By Larry Schweikart
It’s all too common to hear the results of the election, two weeks ago, referred to as an “earthquake” or a “tsunami.” In reality, it may prove to be only a ripple of the coming sea change in American politics that the ruling classes appear impervious to. American history shows that the people of this great land will suffer indignities and even outright evil in their midst for a long time before they act—was this not what Thomas Jefferson said in the Declaration? But at some point, they demand injustice be addressed, whether it was slavery in the 1800s, or the inferior position of women in the 1900s. Today’s elephant in the room, just as the elephant in the room in the 1800s was slavery, cannot and will not be ignored, and any political two-steps, cha-chas, or tangos that seek to avoid dealing with it will experience the same electoral results that we saw last week.
And the elephant in the room? Debt. For the first time in my many years as a historical political analyst, I sense that the American people are not just uncomfortable with the federal debt and the sorry state of government finances in general—federal, state, and local—but that they are terrified and angry at the same time. And well they should be. Estimates of unfunded obligations (Social Security, Medicare, and so on) can be whatever a statistician wants to make them, but there is general agreement that they amount to over $60 trillion, and combined with the current “acknowledged” U.S. debt, may be as high as $90 trillion. Such numbers are simply unfathomable to most Americans. But while they don’t “get” the dollar figures, they do “get” that unless this is turned around, and quickly, in 30 years today’s kids will have a lifestyle akin to a modern-day Peruvian or an 18th century Frenchman. Believe me, you do not want that standard of living in either case.
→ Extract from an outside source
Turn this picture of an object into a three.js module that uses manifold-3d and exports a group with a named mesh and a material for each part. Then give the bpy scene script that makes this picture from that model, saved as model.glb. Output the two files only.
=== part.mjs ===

Historically, gold and other commodities has been the canary in the coal mine. When gold begins to spike, watch out, because inflation is on its way. Gold went over $1400 an ounce today, and more ominous, the president of the World Bank suggested maybe it is time that the world return to a gold standard. Why is this ominous? Because it means that even he has admitted that the developed nations cannot control their own finances, and that an outside arbiter—gold—be used to do so. Unfortunately, the gold standard is only as good as those who are willing to make it just that, a standard. In the 1920s, gold flowed out of England and European countries and into the United States. The U.S., in turn, was to allow prices to rise and to print an equivalent ratio of paper money so that American products would soon be more expensive than British or Dutch products, and therefore those economies would recover. We would experience a slight rise in unemployment, their unemployment would fall.
As Milton Friedman has shown in his classic work, A Monetary History of the United States, the Federal Reserve sat on the gold. Meanwhile, other nations—one at a time—jumped off the gold standard. Imagine a large cement block in which 20 people are holding it up: everyone is safe as long as everyone stands his ground, but if one, then another, start running, the last one under the block is, to quote Mr. Miagi from “Karate Kid,” “squished like grape.” And so was the U.S. in the late 1920s: gold flowed out, and the Great Depression set in. The point is not that a gold standard (or a platinum standard, or any other standard) is good or bad: the point is that any standard is only good if governments are honest and accountable. The comments of the World Bank president suggest that he thinks no government in the world is either honest or accountable. One thing is for certain. Last week, Americans demanded, if not an honest government, at least one that was accountable. They screamed “STOP.” We’ll see who is listening.